Dustin Mixon - "Phaseless recovery with polarization": In many applications, an unknown vector is measured according to the magnitude of its inner product with some known vector. It is desirable to design an ensemble of vectors for which any unknown vector can be recovered from such measurements (up to a global phase factor). In 2006, Balan et al. demonstrated that this measurement process is injective for generic M-dimensional vector ensembles of size at least 4M-2. Recently, Candes et al. used semidefinite programming to stably reconstruct from measurements with random ensembles of size O(MlogM). In this talk, we use the polarization identity and expander graphs to efficiently recover from measurements with specific deterministic ensembles of size O(M).

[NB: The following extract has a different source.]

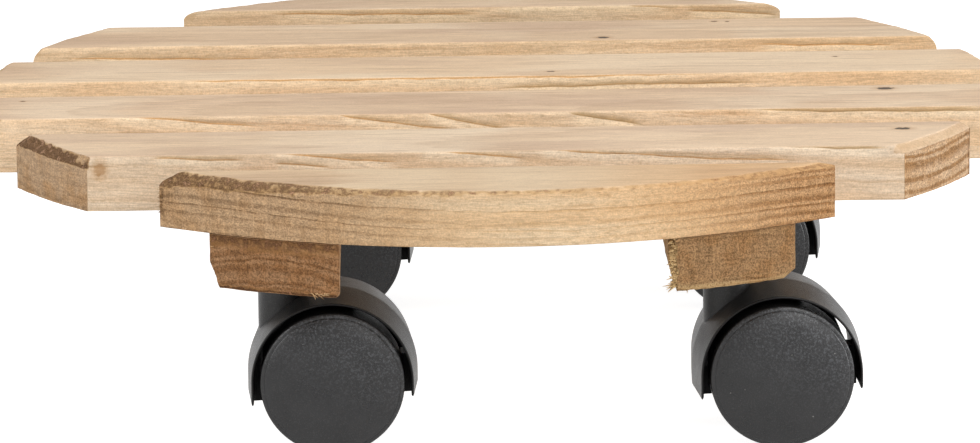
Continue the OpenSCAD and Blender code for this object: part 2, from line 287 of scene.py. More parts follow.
# Angle and how dark the wear is.
RIM_DARK = np.array([
    (-180, 0.2), (-158, 0.2), (-152, 1.0), (-140, 0.95), (-125, 0.72), (-112, 0.66), (-105, 0.58),
    (-98, 0.52), (-88, 0.46), (-72, 0.36), (-58, 0.48), (-50, 0.48), (-38, 0.28), (-25, 0.25),
    (0, 0.2), (60, 0.2), (120, 0.3), (150, 0.3), (180, 0.4),
])
# Angle and how far the rim is rubbed as pale as the top.
RIM_PALE = np.array([(-90, 0.0), (-70, 0.3), (-52, 0.6), (-40, 0.7), (-22, 0.7), (0, 0.4), (30, 0.0)])


def round_deck(p, table):
    """The columns of a table, read off at each point's angle round the deck."""
    angle = np.degrees(np.arctan2(p[:, 1], p[:, 0]))
    return [np.interp(angle, table[:, 0], column) for column in table.T[1:]]


def press_rim(p, low_z):
    """Presses the columns of a slat down to the worn rim. With u the share of the rim's reach
    that a column lies past its start, the drop is that of a round edge, 1 - sqrt(1 - u^2), or
    of a flat one, u, times the whole drop."""
    reach, whole, flat = round_deck(p, RIM_WEAR)
    uneven = 0.88 + 0.24 * noise(p, (5, 5, 40), 3)
    u = np.clip(1 - (DECK_R - np.hypot(p[:, 0], p[:, 1])) / (reach * uneven), 0, 1)
    drop = whole * uneven * ((1 - flat) * (1 - np.sqrt(1 - u**2)) + flat * u)
    p[:, 2] = low_z + (p[:, 2] - low_z) * (DECK_TOP - drop - low_z) / (DECK_TOP - low_z)


def rim_band(p, seed):
    """1 on the worn rim, 0 away from it: within the rim's reach in from the circle and its drop
    down from the top. Noise frays the upper border, and the lower one where the rim is round."""
    reach, whole, flat = round_deck(p, RIM_WEAR)
    fray = 3.0 * (rough(p, (1.5, 1.5, 1.5), seed) - 0.5) + 1.6 * (noise(p, (7, 7, 7), seed) - 0.5)
    inwards = DECK_R - np.hypot(p[:, 0], p[:, 1]) + 0.6 * fray
    downwards = DECK_TOP - p[:, 2] + (1 - 0.85 * flat) * fray
    return ease(inwards - reach, 0.3, -0.5) * ease(downwards - whole, 0.35, -0.1 - 0.7 * (1 - flat))


print(f"rim worn by up to {RIM_WEAR[:, 2].max()} mm at {len(RIM_WEAR)} angles")

# %% [markdown]
# ## The relief of sawn wood
# A planed top is almost smooth. A sawn side has streaks along the grain, and cut fibres stand
# up as fuzz on end grain. The worn rim is pitted. A bump map alone would leave the outline of
# the board straight, so the relief is real. All of it sinks into the board, so that the board
# never grows past its true size.

# %% Sink the surface
STREAK_L, STREAK_W, FUZZ_SIZE, PIT_SIZE = 22, 2.0, 1.4, 2.6
PLANED_DEPTH, SAWN_DEPTH, FUZZ_DEPTH, TORN_DEPTH = 0.06, 0.22, 0.35, 0.9


def relief(p, masks, grain_axis, pitted, seed):
    """Depth in mm at each point: a little in streaks on the planed top, more on sawn sides,
    fuzz where end grain shows and in torn wood, and pits where it is worn."""
    size = [STREAK_L if axis == grain_axis else STREAK_W for axis in range(3)]
    streaks = rough(p, size, seed + 5)
    fuzz = rough(p, 3 * [FUZZ_SIZE], seed + 9)
    pits = ease(rough(p, 3 * [PIT_SIZE], seed + 12), 0.42, 0.7)
    side = 1 - masks["planed"]
    cut = ease(masks["end_grain"], 0.2, 0.7) * side
    sawn = PLANED_DEPTH * streaks + side * SAWN_DEPTH * streaks + FUZZ_DEPTH * cut * fuzz
    return sawn + pitted * masks["worn"] * pits + TORN_DEPTH * masks["torn"] * fuzz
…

Speaker: Dustin Mixon, Afonso Bandeira, Princeton University
Location:
Fine Hall 214
April 23, 2012
4:30pm - 5:30pm
##### Super-resolution via sparse recovery: progress and challenges
###### PACM/Applied Mathematics Colloquium

From the knowledge of a function in a frequency band, super-resolution consists in detecting or estimating sharp features which are less than the inverse of a bandwidth apart from one another. Sparse recovery is one way to extend this Shannon-Nyquist scaling, but "by how much" and "in which setting" it is not yet clearly understood. This work attempts to start the classification of singularity layout vs. noise level for proper identification by ell-1 minimization. When a condition of constructive interference is met, ell1-minimization performs optimally: it only breaks down in the unrecoverable regime where no other method would work either. As a corollary, we obtain a novel noise-dependent scaling which replaces the inverse bandwidth rule for super-resolution.